The prevailing sentiment was quite possibly summed up by one of the video’s stars: “This is a nightlife district with accessory hotels,” said Miami architect Jan Hochstim.

Many restaurant supporters who spoke afterward chided the board for allowing the video, a stance relatively echoed by First Assistant Attorney Gary Held, who warned the board against considering testimony of residents who were not sworn in.

“I also brought an eight-minute DVD from Club Madonna,” joked Steve Polisar, chairman of the city of Miami Beach’s Nightlife Industry Task Force, before reminding the board of the city’s precedence of work-shopping this type of issue.

Carter McDowell, attorney for the proposed Bijou hotel, argued that he would not be opposed to some kind of limitation but the measure before them was not only going to be ineffectual, it was also unfair to both businesses and residents. “There is no reason to move forward with this when there hasn’t been a rational discussion,” he said. McDowell also argued that in light of the way the areas under consideration for the ordinance were mapped out, only his client would be impacted. “One property owner gets screwed by this ordinance, to be blunt,” he said. “This ordinance needs work.”

Attorney Michael Larkin pushed for the board to consider grandfathering in projects that were already entrenched in the paperwork process — those that already received approval to build a restaurant.

The ordinance limiting the size of accessory use restaurants would affect a nine-square-block area south of Fifth Street, which currently contains about 87 properties, including residential and other nonapplicable properties.

“This is an area that policy makers have clearly identified as different,” Planning Department Director Jorge Gomez said.

Attorney Neisen Kasdin, a former mayor of Miami Beach, asked the board to conduct more studies on how the measure would affect area businesses. He also requested grandfathering and asked the board to “consider large hotels a little differently” than small ones.

David Kelsey, president of the South Beach Hotel and Restaurant Association, number-dropped the “$25 million in resort taxes” the city enjoys thanks to bars, clubs and restaurants, which was soon countered by SOFNA Treasurer Bryant Kirkland’s mention of “$60 million in tax revenue” that is generated by residents.

Eventually the item was continued anyway, amid the unanimous board consensus that more information on the situation was needed. That worked years ago, they reasoned, when the issue of noise violations from similar restaurants and bars came up.

“What’s clear from these discussions is that we don’t have enough information to be aware of the effects on this district,” said board member Robert Kaplan.

The item was continued to be heard at the Sept. 25 meeting. The Planning Board’s scheduled pre-meeting workshop time, which usually starts around 1:30 p.m. on that day, is slated to be devoted to hearing the details and some alternative formulas with their predicted effects.

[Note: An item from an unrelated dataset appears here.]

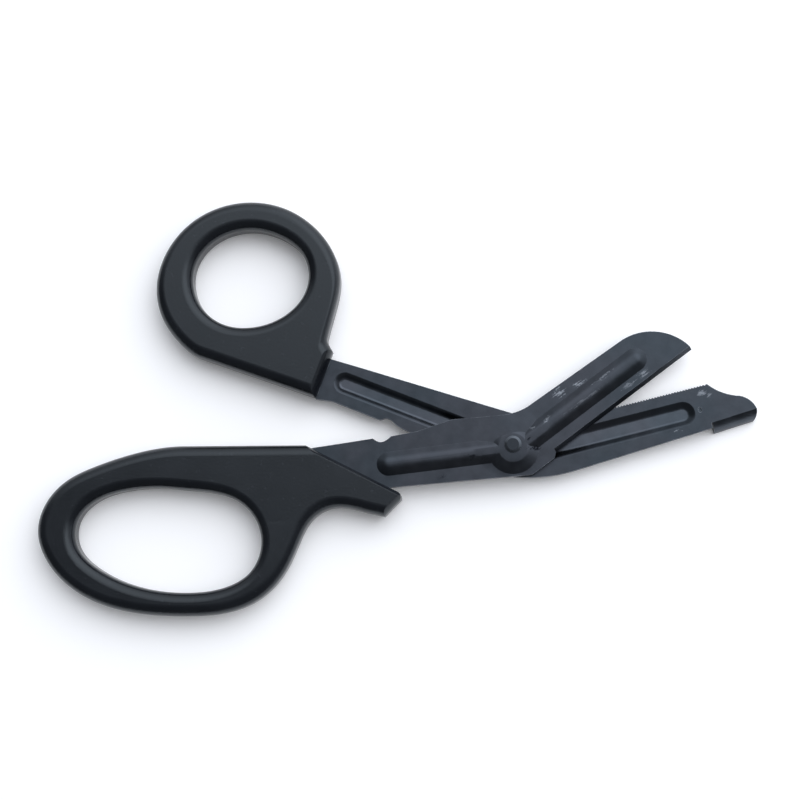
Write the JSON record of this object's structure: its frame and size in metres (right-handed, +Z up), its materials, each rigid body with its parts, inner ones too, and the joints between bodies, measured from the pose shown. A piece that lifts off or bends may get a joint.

Once it became apparent that the item would be continued, the crowd at City Hall became increasingly anxious. A woman in the audience became visibly irate and started hollering at the board.

“Is this issue a surprise? Are you so unprepared?” she yelled from her seat, at which point Mercy Lamazares, principal planner, motioned for a police officer in attendance to come over.

Kaplan motioned to continue the item, seconded by board member Richard Kuper, and the item passed unanimously.

“This was not our vision, people,” Judy Clayton said earlier in the meeting. “This was not our vision. Who put their blood, sweat and tears down there? We did. Give us some consideration.”